We began with a thorough washing of all our hands and returning to a prepared chopping board and a selection of extremely sharp knives, we began chopping.

Fire cider ingredients. Photo by Bridget Cole.
Fire cider ingredients. Photo by Bridget Cole.

The first herb was ginger and generous chunks of root were    distributed and we were instructed to chop as small as we could, leaving the skin on. One of our group, Bridget, is a trained chef and her rapid and effective chopping was admired by us all!

After placing our chopped ginger in the base of our Kilner jars we all sat and were given a cup of infused ginger tea. In silence we sipped and were asked to notice the effects of the tea, with all our senses, tongue, throat, chest and even fingers!

Lucy had prepared hand outs about each of the fire cider ingredients with information about the properties and history of each herb. Together we learned the subtleties of the herbs and how individually and combined they affected our bodies.

After our ‘tea break’ we returned to work and began chopping the next ingredient, chilli. These were large, strong but also sweet chilli, and a beautiful bright red in colour. They looked fabulous layered in our jars and after a thorough washing of hands to prevent the tempting rubbing of eyes etc, we sat down and apprehensively sipped our Chilli tea. Being so strong, Lucy decocted the chilli then took one spoonful of the tea placing in our cups then added hot water.


A surprisingly tasty cuppa, the chilli, although hot like the ginger, gave a different taste and physical sensation. We were told of its benefits and uses which fascinated us all.

The next herb was horseradish. This had been grown & harvested by Lucy, then scrubbed clean and dried. It was pointed out the importance of using dry herbs so as to prolong the life of our finished mix.

We were all a little apprehensive about the horseradish tea but again it was very easy to drink and we noticed yet more effects on our senses. Vicky had arrived on the course with the early signs of a cold and with her throat eased by the ginger and chilli, she found the horseradish cleared her nostrils. The rest of us found that our tongues were dried out, quite different to the saliva inducing chilli!

Layering the ingredients

Chatting amongst ourselves as we chopped up the onions and garlic to complete our mix. Sharing experiences of travels, home remedies and cooking along with learning the ideal place to plant our souvenir baby horseradish plants so as not to let them take over our flower or herb beds!
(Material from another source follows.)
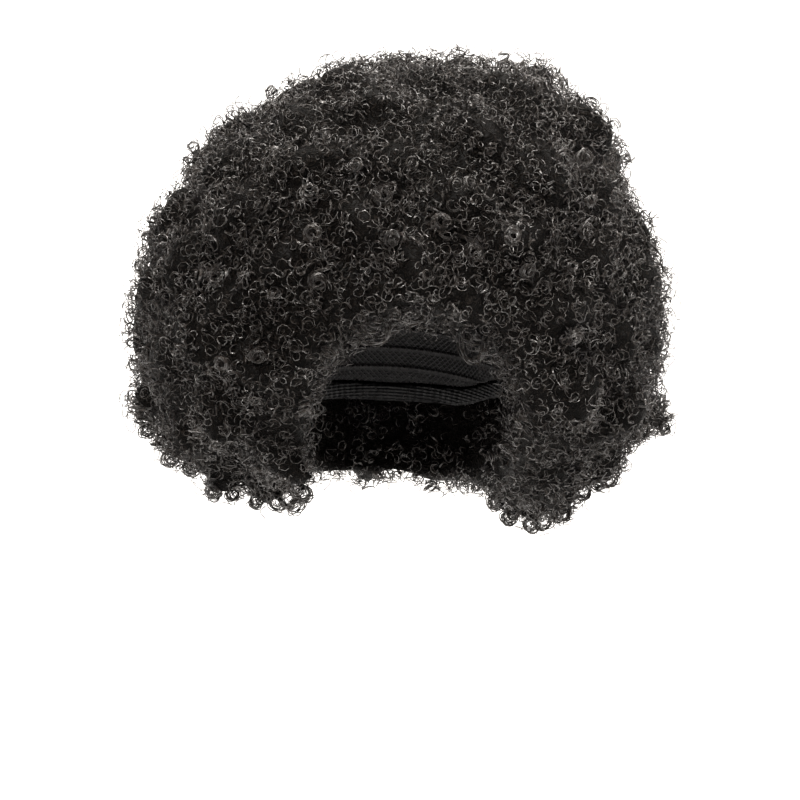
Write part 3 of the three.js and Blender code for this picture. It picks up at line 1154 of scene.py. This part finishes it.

Jars filled with the 'fire'.
Jars filled with the ‘fire’.

It was a relief to know that we weren’t offered onion or garlic tea after packing all the freshly chopped ingredients into our jars.

Opening our selection of cider vinegars ( my husband makes cider and cider vinegar, available at theTuesday market in Castle Cary) we were then allowed to pour it into the jars coving all the herbs. The herbs should fill half the jar and then the vinegar can be poured to the top. Any metal lids should be lined with grease proof paper so as not to contaminate the mix. Our jars now looked beautiful with the golden and red colours glowing in the vinegar. Sealed the jars need to be stored in a cool dark place for at least two weeks before straining.

Pouring in the cider vinegar
Sealing the jar ready for storing.

  
Lucy, and her assistant Sarah, had prepared a mix a few weeks ago and so they demonstrated the straining process. Sarah was extremely efficient in squeezing the last of the vinegar out from the muslin and so the mini press wasn’t really necessary, a shame for those of us eager to fill our kitchens with some herbalist gadgets!



After straining, the mix is then sweetened by adding runny honey. Usually a third of the vinegar mix is a suitable quantity to sweeten it to s tolerable level.

As a finale we then were each given a taster of Lucy’s Fire cider, my mouth waters just writing about it!

Adding the honey

Our bodies and souls suitably warmed before re emerging into the blustery and wet darkness of that Saturday afternoon.

Fire Cider ingredients

  • Fresh Ginger root
  • Fresh Horseradish root
  • Fresh Garlic bulbs
  • Onions
  • Chillies
  • 500ml Organic Apple Cider vinegar
  • 300-400ml Runny honey

Lucy sells her Fire cider mix and a sweeter fruity version in her clinic.